AI-Enabled Biochip Detects microRNA Biomarkers in Minutes
Posted on 17 Apr 2026
Detecting circulating microRNAs, small RNA molecules linked to diverse diseases, is technically challenging because they are scarce and often share similar sequences. Conventional workflows based on PCR can take hours and demand complex preparation, limiting throughput in clinical laboratories. Faster, multiplexed assays could strengthen biomarker measurement for oncology and other specialties. A new study shows that an artificial intelligence–enabled nanophotonic biochip can identify multiple microRNA targets in about 20 minutes.
Researchers at Nanyang Technological University (NTU Singapore), developed a biosensing platform that marries a specially designed nanophotonic chip with AI-automated image analysis. With a small drop of blood loaded into the chip, the system images thousands of microRNA signals in a single snapshot, enabling rapid, multiplex readouts. The work is published in Advanced Materials.

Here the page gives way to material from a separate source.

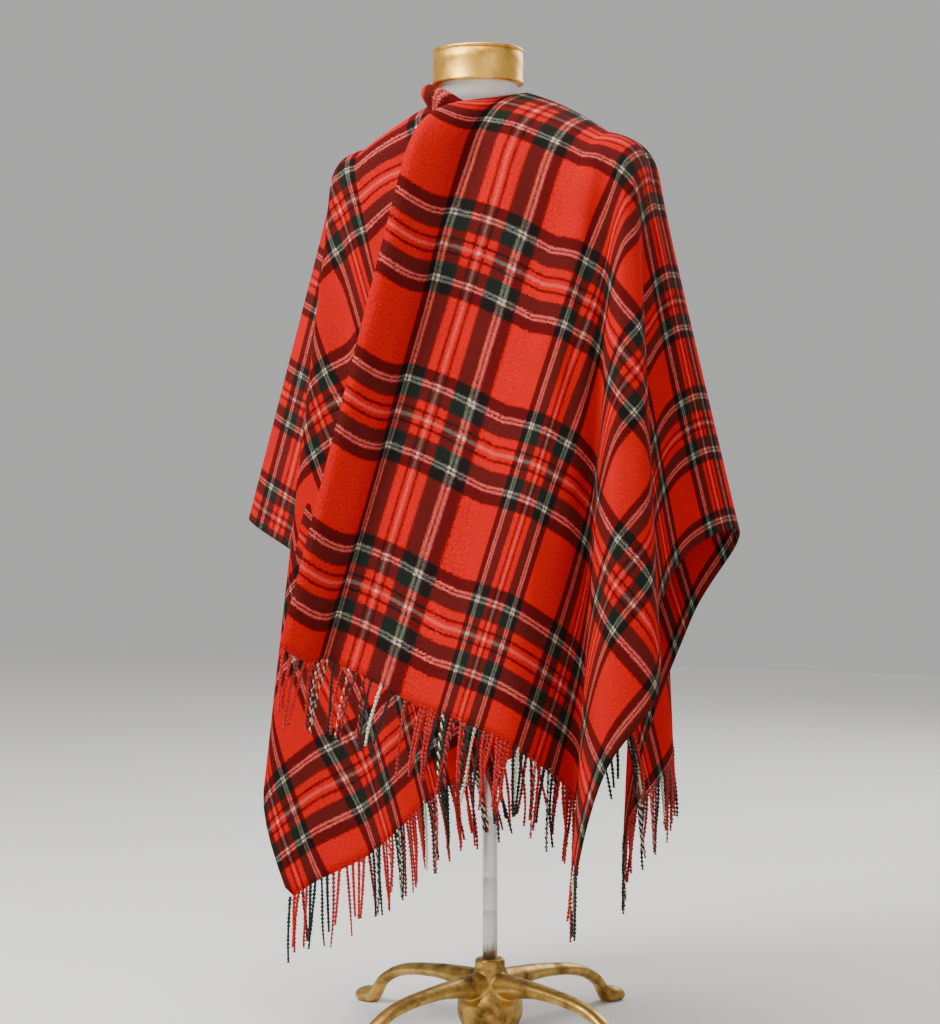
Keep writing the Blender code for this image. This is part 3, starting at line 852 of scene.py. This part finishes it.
# %% [markdown]
# ## The dress form
# The form is a padded shell under a stretched cotton cover, with no limbs. Most of it is hidden, but the neck
# shows above the cloth and the lower edge shows from below. It is turned through the same rows as its solid,
# with more of them, so its outline is round.

# %% Make the form and its cover
FORM_RINGS = 120
FORM_SIDES = 96
# Between these heights the cloth lies close, and the form is drawn this much slimmer to stay under it.
CLOSE_FROM, CLOSE_TO = 1.24, 1.29
CLOSE_INSET = 0.0012


def turned(name, rings, sides, material):
    """A closed body through rings of (height, half width, half depth, middle)."""
    points, faces = [], []
    for height, wide, deep, middle in rings:
        for k in range(sides):
            angle = 2 * math.pi * k / sides
            points.append(Vector((wide * math.cos(angle), middle + deep * math.sin(angle), height)))
    for r in range(len(rings) - 1):
        for k in range(sides):
            a, b = r * sides + k, r * sides + (k + 1) % sides
            faces.append((a, b, b + sides, a + sides))
    faces.append(tuple(reversed(range(sides))))
    last = (len(rings) - 1) * sides
    faces.append(tuple(range(last, last + sides)))
    return make_object(name, points, faces, material)


def make_cover():
    """Cotton jersey: a fine rib of loops about 1.2 mm apart, off-white, matt."""
    material, tree, shader = new_material("cotton_jersey", 0.88)
    position = add(tree, "TexCoord", {}, {}).outputs["Object"]
    stains = add(tree, "TexNoise", {}, {"Vector": position, "Scale": 9.0, "Detail": 4.0})
    colour = add(tree, "Mix", {"data_type": "RGBA"},
                 {0: stains.outputs["Fac"], 6: linear("#f4f2ec"), 7: linear("#e6e1d5")})
    tree.links.new(colour.outputs[2], shader.inputs["Base Color"])
    ribs = add(tree, "TexWave", {"bands_direction": "Z"},
               {"Vector": position, "Scale": 260.0, "Distortion": 1.0})
    bump = add(tree, "Bump", {}, {"Height": ribs.outputs["Fac"], "Distance": 0.0004, "Strength": 0.3})
    tree.links.new(bump.outputs["Normal"], shader.inputs["Normal"])
    shader.inputs["Sheen Weight"].default_value = 0.1
    return material


low, high = FORM[0][0], FORM[-1][0]
form_rings = []
for i in range(FORM_RINGS + 1):
    z = low + (high - low) * i / FORM_RINGS
    tight = CLOSE_INSET if CLOSE_FROM < z < CLOSE_TO else 0.0
    form_rings.append((z, FORM_WIDTH(z) - tight, FORM_DEPTH(z) - tight, FORM_MIDDLE(z)))
FORM_BODY = turned("form_body", form_rings, FORM_SIDES, make_cover())
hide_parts("dress_form")
print("form rings:", len(form_rings))

# %% [markdown]
# ## The neck cap
# A spun brass cap closes the neck. Spinning leaves a rolled bead at the top edge and fine rings round the
# side, and years of handling leave it darker in patches. A metal keeps the default index of refraction.

# %% Make the neck cap
CAP_MIDDLE_Y = -0.040
CAP_BOTTOM = 1.3183
CAP_HEIGHT = 0.048
CAP_RADIUS = 0.0640
CAP_ROUND = 0.94
BEAD_RADIUS = 0.0026
BEAD_STEPS = 8


def make_brass():
    """Spun brass: a satin gold with fine rings, browner and duller where it has been handled."""
    material, tree, shader = new_material("spun_brass", 0.34, 1.0)
    position = add(tree, "TexCoord", {}, {}).outputs["Object"]
    stretched = add(tree, "Mapping", {}, {"Vector": position, "Scale": (6.0, 6.0, 500.0)})
    rings = add(tree, "TexNoise", {}, {"Vector": stretched.outputs[0], "Scale": 1.0, "Detail": 3.0})
    patches = add(tree, "TexNoise", {}, {"Vector": position, "Scale": 32.0, "Detail": 6.0, "Roughness": 0.7})
    amount = add(tree, "MapRange", {}, {"Value": patches.outputs["Fac"], "From Min": 0.45, "From Max": 0.75})
    colour = add(tree, "Mix", {"data_type": "RGBA"},
                 {0: amount.outputs[0], 6: linear("#f7bf58"), 7: linear("#9c6824")})
    tree.links.new(colour.outputs[2], shader.inputs["Base Color"])
    rough = add(tree, "MapRange", {}, {"Value": patches.outputs["Fac"], "To Min": 0.28, "To Max": 0.55})
    tree.links.new(rough.outputs[0], shader.inputs["Roughness"])
    bump = add(tree, "Bump", {}, {"Height": rings.outputs["Fac"], "Distance": 0.0003, "Strength": 0.3})
    tree.links.new(bump.outputs["Normal"], shader.inputs["Normal"])
    return material


def cap_rings():
    """Up the side, round the bead and over a slightly sunk top."""
    rows = [(0.0, 0.0), (0.0015, 0.0006), (0.030, 0.0006), (CAP_HEIGHT - 0.0062, 0.0010)]
    for i in range(BEAD_STEPS + 1):
        angle = math.radians(-90 + 180 * i / BEAD_STEPS)
        up = CAP_HEIGHT - BEAD_RADIUS + BEAD_RADIUS * math.sin(angle)
        rows.append((up, BEAD_RADIUS - BEAD_RADIUS * math.cos(angle)))
    rows += [(CAP_HEIGHT - 0.0012, 0.0050), (CAP_HEIGHT - 0.0012, 0.030), (CAP_HEIGHT - 0.0006, 0.060)]
    return [(CAP_BOTTOM + up, CAP_RADIUS - inset, (CAP_RADIUS - inset) * CAP_ROUND, CAP_MIDDLE_Y)
            for up, inset in rows]


CAP = turned("neck_cap_spun", cap_rings(), 128, make_brass())
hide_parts("neck_cap")
print("cap rings:", len(cap_rings()))

# %% [markdown]
# ## The pole
# The pole is a drawn steel tube that slides in the hub. Drawing leaves it satin, with faint rings where the
# height was set before. It is turned from a few rings, with a shallow groove at each old setting.

# %% Make the pole
POLE_RADIUS = 0.0105
POLE_BOTTOM = 0.1003
POLE_TOP = 0.6397
OLD_SETTINGS = (0.132, 0.168, 0.214, 0.300, 0.380)
GROOVE_HALF = 0.0010
GROOVE_DEPTH = 0.00015


def make_steel():
    """Drawn steel: a satin grey with fine streaks along the tube."""
    material, tree, shader = new_material("drawn_steel", 0.38, 1.0)
    position = add(tree, "TexCoord", {}, {}).outputs["Object"]
    stretched = add(tree, "Mapping", {}, {"Vector": position, "Scale": (900.0, 900.0, 8.0)})
    streaks = add(tree, "TexNoise", {}, {"Vector": stretched.outputs[0], "Scale": 1.0, "Detail": 2.0})
    colour = add(tree, "Mix", {"data_type": "RGBA"},
                 {0: streaks.outputs["Fac"], 6: linear("#dedad2"), 7: linear("#b4afa6")})
    tree.links.new(colour.outputs[2], shader.inputs["Base Color"])
    bump = add(tree, "Bump", {}, {"Height": streaks.outputs["Fac"], "Distance": 0.0001, "Strength": 0.2})
    tree.links.new(bump.outputs["Normal"], shader.inputs["Normal"])
    return material


def pole_rings():
    """Up the tube, with a shallow groove at each old setting."""
    rings = [(POLE_BOTTOM, POLE_RADIUS)]
    for height in OLD_SETTINGS:
        rings.append((height - GROOVE_HALF, POLE_RADIUS))
        rings.append((height, POLE_RADIUS - GROOVE_DEPTH))
        rings.append((height + GROOVE_HALF, POLE_RADIUS))
    rings.append((POLE_TOP, POLE_RADIUS))
    return [(z, r, r, 0.0) for z, r in rings]


POLE = turned("pole_tube", pole_rings(), 64, make_steel())
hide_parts("pole")
print("pole rings:", len(pole_rings()))

# %% [markdown]
# ## The base
# The hub and its four legs are one iron casting, painted gilt. A casting has no sharp inner corners, so the
# legs and hub are made as closed shapes that run into each other. A voxel remesh turns them into one skin.
# A few rounds of smoothing give the fillets that the sand mould leaves.

# %% Make the base
HUB_RINGS = (
    # height, radius
    (0.000, 0.0368),
    (0.022, 0.0460),
    (0.040, 0.0460),
    (0.067, 0.0285),
    (0.088, 0.0213),
    (0.097, 0.0213),
    (0.100, 0.0190),
)
LEG_REACH = 0.262
LEG_ROWS = (
    # reach, middle height, half width, half height
    (0.020, 0.062, 0.020, 0.020),
    (0.060, 0.066, 0.017, 0.014),
    (0.110, 0.066, 0.014, 0.010),
    (0.180, 0.056, 0.012, 0.009),
    (0.220, 0.036, 0.012, 0.010),
    (LEG_REACH - 0.022, 0.012, 0.014, 0.014),
    (LEG_REACH, 0.008, 0.016, 0.012),
    (LEG_REACH + 0.010, 0.007, 0.012, 0.009),
)
LEG_ANGLES = (-20.0, 70.0, 160.0, 250.0)
LEG_STEPS = 60
CASTING_SIDES = 48
CASTING_VOXEL = 0.0016


def make_gilt():
    """Gilt paint over iron, rubbed through to brown in random patches."""
    material, tree, shader = new_material("gilt_cast_iron", 0.42, 1.0)
    position = add(tree, "TexCoord", {}, {}).outputs["Object"]
    patches = add(tree, "TexNoise", {}, {"Vector": position, "Scale": 26.0, "Detail": 8.0, "Roughness": 0.65})
    amount = add(tree, "MapRange", {}, {"Value": patches.outputs["Fac"], "From Min": 0.42, "From Max": 0.66})
    colour = add(tree, "Mix", {"data_type": "RGBA"},
                 {0: amount.outputs[0], 6: linear("#c9a256"), 7: linear("#6b4a24")})
    tree.links.new(colour.outputs[2], shader.inputs["Base Color"])
    rough = add(tree, "MapRange", {}, {"Value": amount.outputs[0], "To Min": 0.34, "To Max": 0.62})
    tree.links.new(rough.outputs[0], shader.inputs["Roughness"])
    grain = add(tree, "TexNoise", {}, {"Vector": position, "Scale": 420.0, "Detail": 3.0})
    bump = add(tree, "Bump", {}, {"Height": grain.outputs["Fac"], "Distance": 0.0006, "Strength": 0.5})
    tree.links.new(bump.outputs["Normal"], shader.inputs["Normal"])
    return material


def make_base():
    """Hub and legs as closed tubes, joined by a remesh and softened."""
    points, faces = [], []
    sides = CASTING_SIDES

    def add_tube(rings):
        first = len(points)
        for ring in rings:
            points.extend(ring)
        for r in range(len(rings) - 1):
            for k in range(sides):
                a, b = first + r * sides + k, first + r * sides + (k + 1) % sides
                faces.append((a, b, b + sides, a + sides))
        faces.append(tuple(reversed(range(first, first + sides))))
        faces.append(tuple(range(len(points) - sides, len(points))))

    circle = [(math.cos(2 * math.pi * k / sides), math.sin(2 * math.pi * k / sides)) for k in range(sides)]
    add_tube([[Vector((r * x, r * y, z)) for x, y in circle] for z, r in HUB_RINGS])
    middle, wide, tall = (through_rows(LEG_ROWS, column) for column in (1, 2, 3))
    first_reach, last_reach = LEG_ROWS[0][0], LEG_ROWS[-1][0]
    for degrees in LEG_ANGLES:
        turn_x, turn_y = math.cos(math.radians(degrees)), math.sin(math.radians(degrees))
        rings = []
        for i in range(LEG_STEPS + 1):
            reach = first_reach + (last_reach - first_reach) * i / LEG_STEPS
            ring = []
            for x, y in circle:
                aside = wide(reach) * x
                height = max(0.0, middle(reach) + tall(reach) * y)
                along_x = reach * turn_x - aside * turn_y
                along_y = reach * turn_y + aside * turn_x
                ring.append(Vector((along_x, along_y, height)))
            rings.append(ring)
        add_tube(rings)
    base = make_object("base_casting", points, faces, make_gilt())
    shape = bmesh.new()
    shape.from_mesh(base.data)
    bmesh.ops.recalc_face_normals(shape, faces=shape.faces)
    shape.to_mesh(base.data)
    shape.free()
    remesh = base.modifiers.new("one skin", "REMESH")
    remesh.mode = "VOXEL"
    remesh.voxel_size = CASTING_VOXEL
    remesh.use_smooth_shade = True
    fillets = base.modifiers.new("fillets", "SMOOTH")
    fillets.factor = 0.5
    fillets.iterations = 6
    return base


BASE = make_base()
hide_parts("base")
print("legs:", len(LEG_ANGLES))

# %% [markdown]
# ## Floor and light
# The photo is a cut-out on white, lit evenly. A pale floor and sky, with one large soft light from the upper
# left of the picture and three weaker ones, keep the shadows in the folds without dark edges.

# %% Make the floor and the lights
FLOOR_HALF = 6.0
FLOOR_DROP = 0.0005
SKY_STRENGTH = 0.50


def make_floor():
    """Painted board, matt and pale, with a mottle too faint to draw the eye."""
    material, tree, shader = new_material("pale_floor", 0.8)
    position = add(tree, "TexCoord", {}, {}).outputs["Object"]
    mottle = add(tree, "TexNoise", {}, {"Vector": position, "Scale": 3.0, "Detail": 5.0})
    colour = add(tree, "Mix", {"data_type": "RGBA"},
                 {0: mottle.outputs["Fac"], 6: linear("#f3f2ef"), 7: linear("#efeeea")})
    tree.links.new(colour.outputs[2], shader.inputs["Base Color"])
    corners = [(-FLOOR_HALF, -FLOOR_HALF, 0), (FLOOR_HALF, -FLOOR_HALF, 0), (FLOOR_HALF, FLOOR_HALF, 0),
               (-FLOOR_HALF, FLOOR_HALF, 0)]
    mesh = bpy.data.meshes.new("floor")
    mesh.from_pydata(corners, [], [(0, 1, 2, 3)])
    mesh.materials.append(material)
    floor = bpy.data.objects.new("floor", mesh)
    floor.location.z = -FLOOR_DROP
    bpy.context.scene.collection.objects.link(floor)


LIGHTS = (
    # name, place, size, watts
    ("key", (-1.4, -2.1, 3.3), 1.5, 165),
    ("fill", (2.8, -2.4, 1.9), 2.2, 18),
    ("back", (0.6, 3.2, 2.6), 2.2, 65),
    ("top", (0.1, -0.6, 3.6), 1.6, 55),
)


def make_lights():
    """Soft area lights, all aimed at the middle of the cloth, and an even sky."""
    aim = Vector((0, 0, 0.8))
    for name, place, size, watts in LIGHTS:
        light = bpy.data.objects.new(name, bpy.data.lights.new(name, "AREA"))
        light.data.size = size
        light.data.energy = watts
        light.location = place
        light.rotation_euler = (aim - light.location).to_track_quat("-Z", "Y").to_euler()
        bpy.context.scene.collection.objects.link(light)
    world = bpy.data.worlds.new("studio")
    bpy.context.scene.world = world
    world.use_nodes = True
    world.node_tree.nodes["Background"].inputs["Color"].default_value = linear("#f7f7f6")
    world.node_tree.nodes["Background"].inputs["Strength"].default_value = SKY_STRENGTH


make_floor()
make_lights()
print("lights:", len(LIGHTS))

The platform’s core is a light-trapping “nanocavity,” a structure hundreds of times smaller than a human hair that reflects and amplifies fluorescence when a target microRNA binds to its matching probe. An automated imaging workflow captures signals in one shot. A deep-learning model known as Mask R-CNN then identifies and classifies fluorescent events by microRNA type, removing the need for manual counting and reducing operator error.
In testing, the system measured three microRNAs associated with non-small cell lung cancer—miR-191, miR-25, and miR-130a—from human lung cancer cell extracts without nucleic acid amplification or complex sample preparation. It also performed well when synthetic microRNAs were spiked into biological extracts, indicating robustness in more realistic matrices. Compared with polymerase chain reaction, the approach shortened analysis from hours to approximately 20 minutes.
According to the team, the platform detected targets at extremely low concentrations, down to a few molecules in a sample, and achieved more than 99% accuracy in identifying microRNAs across different test channels. The researchers built a compact prototype featuring a color camera to image the chip and a mobile phone application that uses AI algorithms to analyze microRNA signals and return rapid results.
“Our goal was to create a platform that can directly measure multiple microRNAs with very high sensitivity and at high throughput. By combining nanophotonic signal enhancement with AI-based image analysis, we were able to detect tiny amounts of RNA molecules across thousands of nanocavities within minutes,” said Bowen Fu, Ph.D. student at NTU’s Institute for Digital Molecular Analytics and Science (IDMxS).
"Our successful tests with lung cancer cells show that, with the right probes targeting different biomarkers, this technology could potentially be adapted for many other cancers and diseases, including cardiovascular and viral diseases," said NTU Associate Professor Chen Yu-Cheng, who led the study at the School of Electrical and Electronic Engineering.